Dr. Cathryn H. Clayton, Ph.D.

 

Chair of the Asian Studies Department

Associate Professor, Department of Asian Studies

Professor Clayton’s work explores the question of Chineseness: how and why it becomes a compelling form of collective subjectivity (be it nationalist, diasporic, regional, civilizational) at different points in time and space. Her research and teaching areas thus encompass sovereignty and imperialism, nationalisms and transnationalisms, “blood ties,” and collective memory, especially as they have played out in 20th-century China and Chinese communities abroad.
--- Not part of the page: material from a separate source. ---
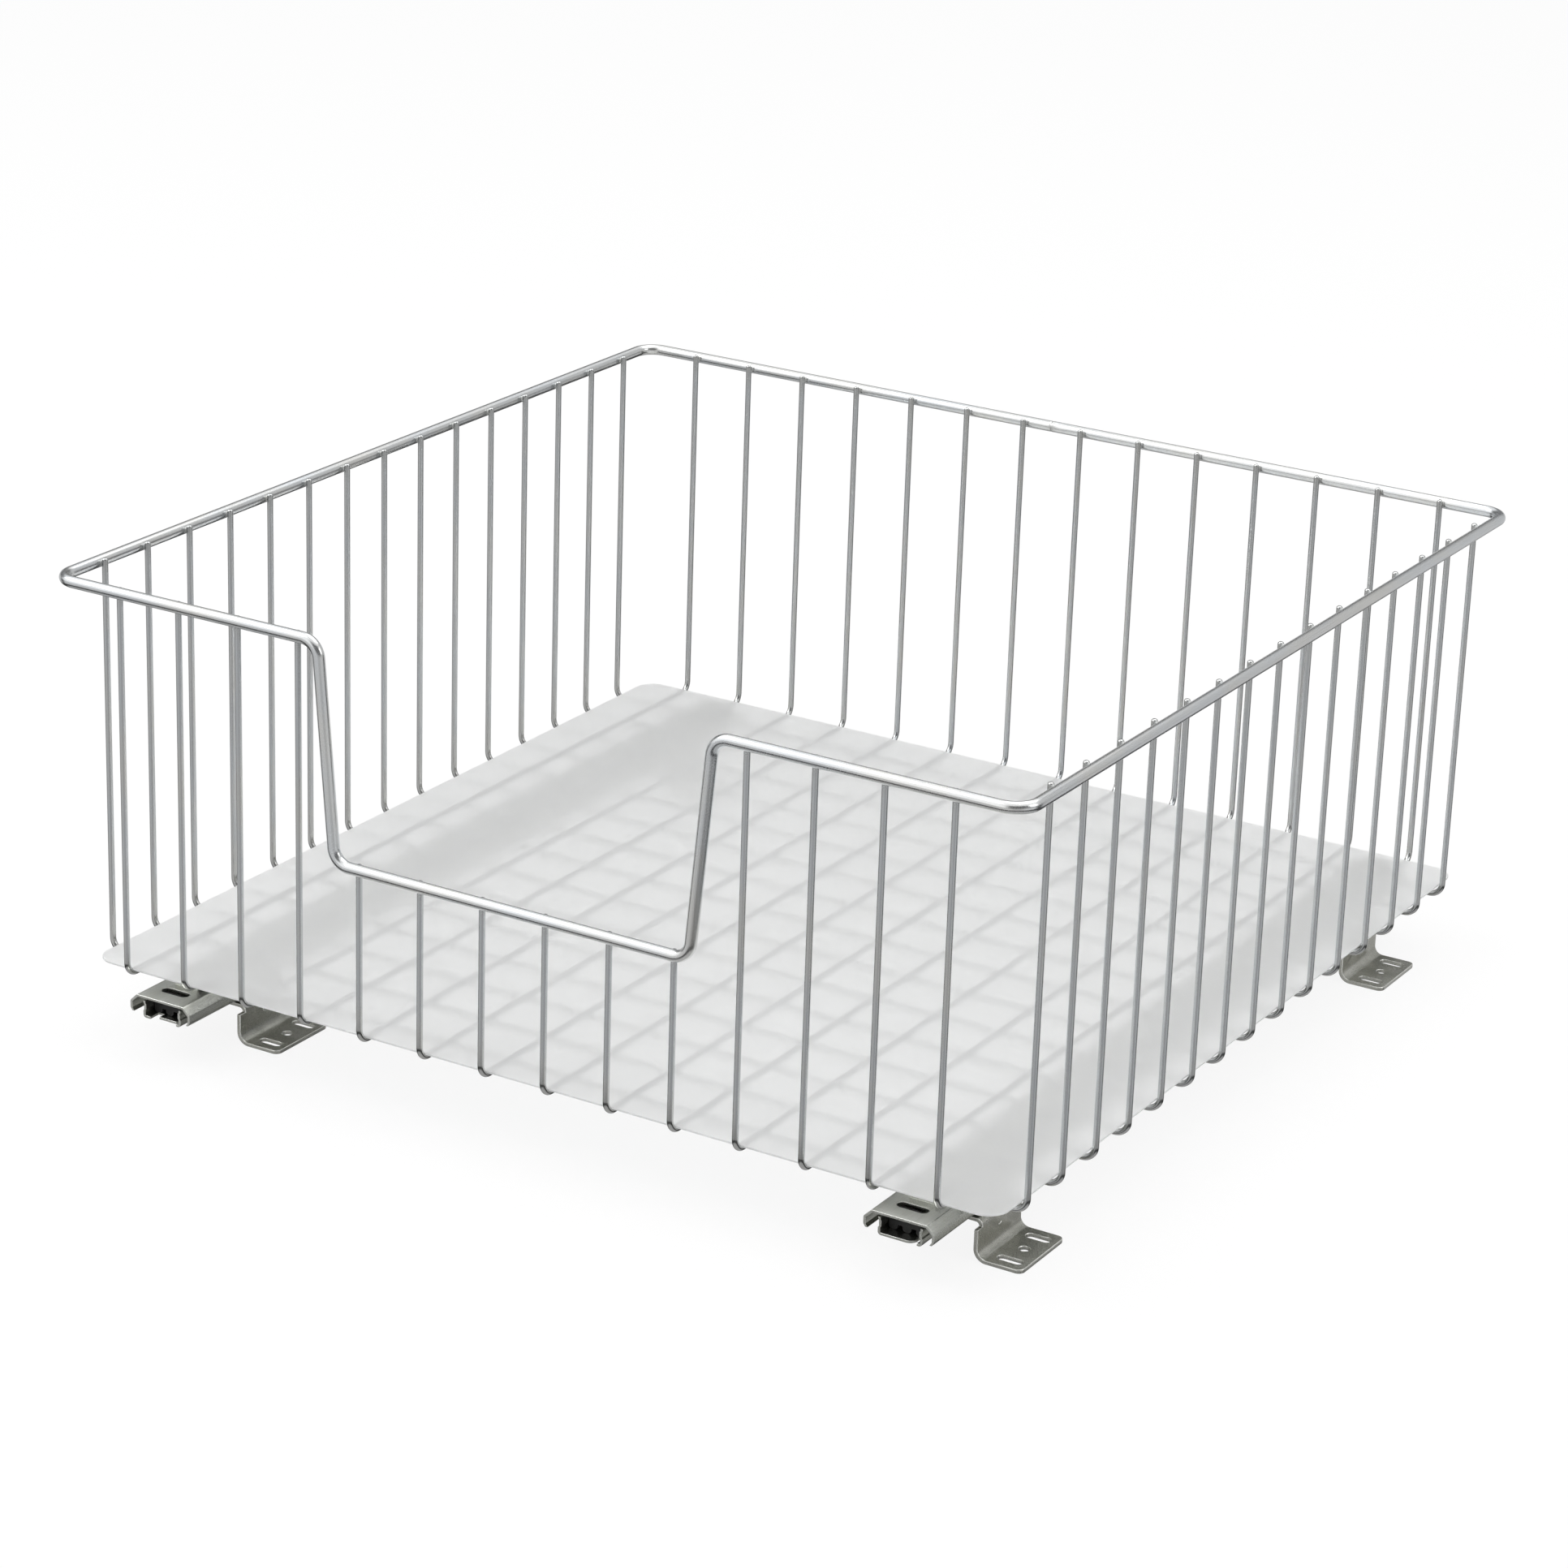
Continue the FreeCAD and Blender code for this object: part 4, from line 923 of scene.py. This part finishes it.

Her first book examined how conceptions and practices of sovereignty shaped the categories through which Chineseness was imagined in Macau (a southern Chinese city that had been a Portuguese colony since the mid-sixteenth century), as that city prepared to be transferred from Portuguese to Chinese administration in 1999. She has also published on the Cultural Revolution in Macau, the social identification of hunxue’er or “mestizos” in Macau and greater China. Professor Clayton also maintains an active vocation as a Chinese-English translator.

Educational Background
B.A. Anthropology, Williams College, 1988.
M.A. East Asian Studies, Stanford University, 1992.
Ph.D. Anthropology, University of California, Santa Cruz, 2001.